One night in Haiti, I spoke with a local teacher whose school had just received a shipment of solar-powered laptops from a European NGO. The laptops were sleek, pre-loaded with educational software, and utterly useless. The school had no desks, no trained IT staff, and no consistent power source to recharge the devices. The NGO, it turned out, had operated from a central office in Brussels using Google Maps to identify “underserved zones.”

They had used geography. Just the wrong kind.

Real geography is messy. It's about road grades, floodplains, fault lines, microclimates, language clusters, contested borders, historical scars. Development programs that ignore these nuances tend to die—quickly, expensively, and sometimes tragically.

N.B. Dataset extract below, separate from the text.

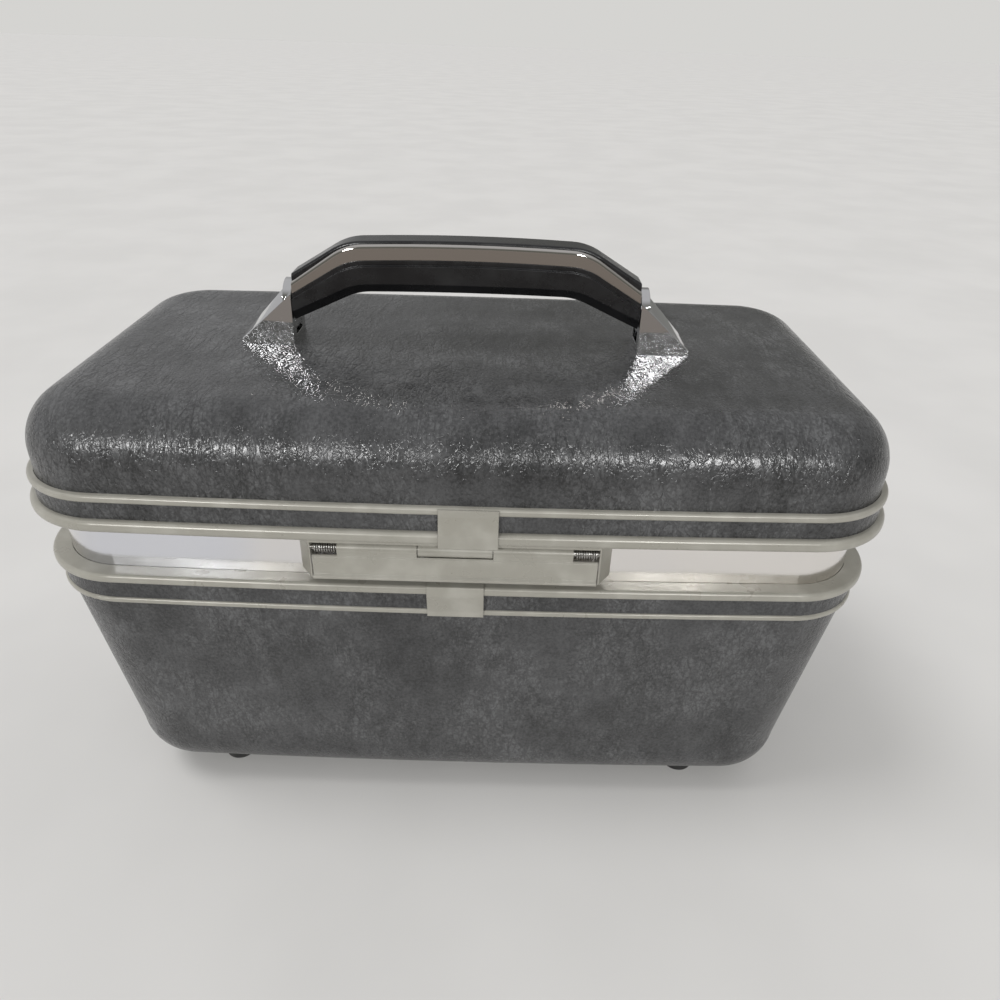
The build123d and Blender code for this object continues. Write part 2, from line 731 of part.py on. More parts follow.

The Geography of Imagination

But let’s flip the mood for a moment. Because sometimes, when geography is properly respected—understood, embraced, even collaborated with—something remarkable happens.

Like in Rwanda, where the government mapped its terrain not just to build roads, but to determine where to plant high-value crops like coffee and tea. Or in Indonesia, where community-designed maps are being used to allocate marine protected zones. Or Bolivia’s satellite-based monitoring systems that allow indigenous communities to watch over their land in real time, defying illegal logging operations that once operated with impunity.

Here, geography isn’t an obstacle. It’s a partner. A participant in development, not just a passive backdrop.